我正在阅读基于给定权重向量对数组进行重新采样的 weka 实现。通读代码后,我不确定此实现的算法是什么。另外,我对这两行代码的用法很困惑:
Utils.normalize(probabilities, sumProbs / sumOfWeights);
和
// Make sure that rounding errors don't mess things up
probabilities[numInstances() - 1] = sumOfWeights;
我不知道它们是用来做什么的。
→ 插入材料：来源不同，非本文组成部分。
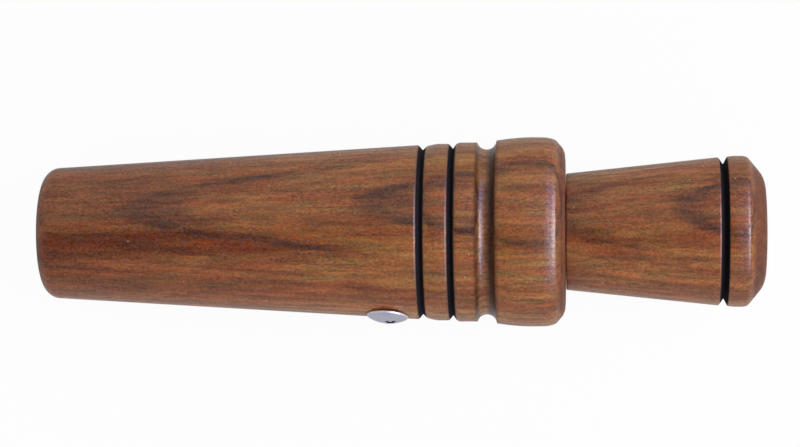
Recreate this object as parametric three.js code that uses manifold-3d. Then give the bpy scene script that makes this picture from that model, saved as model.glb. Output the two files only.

以下是从 Weka 复制的代码
Instances weka::core::Instances::resampleWithWeights(Random random,double[] weights )
{
if (weights.length != numInstances()) {
throw new IllegalArgumentException("weights.length != numInstances.");
}
Instances newData = new Instances(this, numInstances());
if (numInstances() == 0) {
return newData;
}
double[] probabilities = new double[numInstances()];
double sumProbs = 0, sumOfWeights = Utils.sum(weights);
for (int i = 0; i < numInstances(); i++) {
sumProbs += random.nextDouble();
probabilities[i] = sumProbs;
}
Utils.normalize(probabilities, sumProbs / sumOfWeights);
// Make sure that rounding errors don't mess things up
probabilities[numInstances() - 1] = sumOfWeights;
int k = 0; int l = 0;
sumProbs = 0;
while ((k < numInstances() && (l < numInstances()))) {
if (weights[l] < 0) {
throw new IllegalArgumentException("Weights have to be positive.");
}
sumProbs += weights[l];
while ((k < numInstances()) &&
(probabilities[k] <= sumProbs)) {
newData.add(instance(l));
newData.instance(k).setWeight(1);
k++;
}
l++;
}
return newData;
}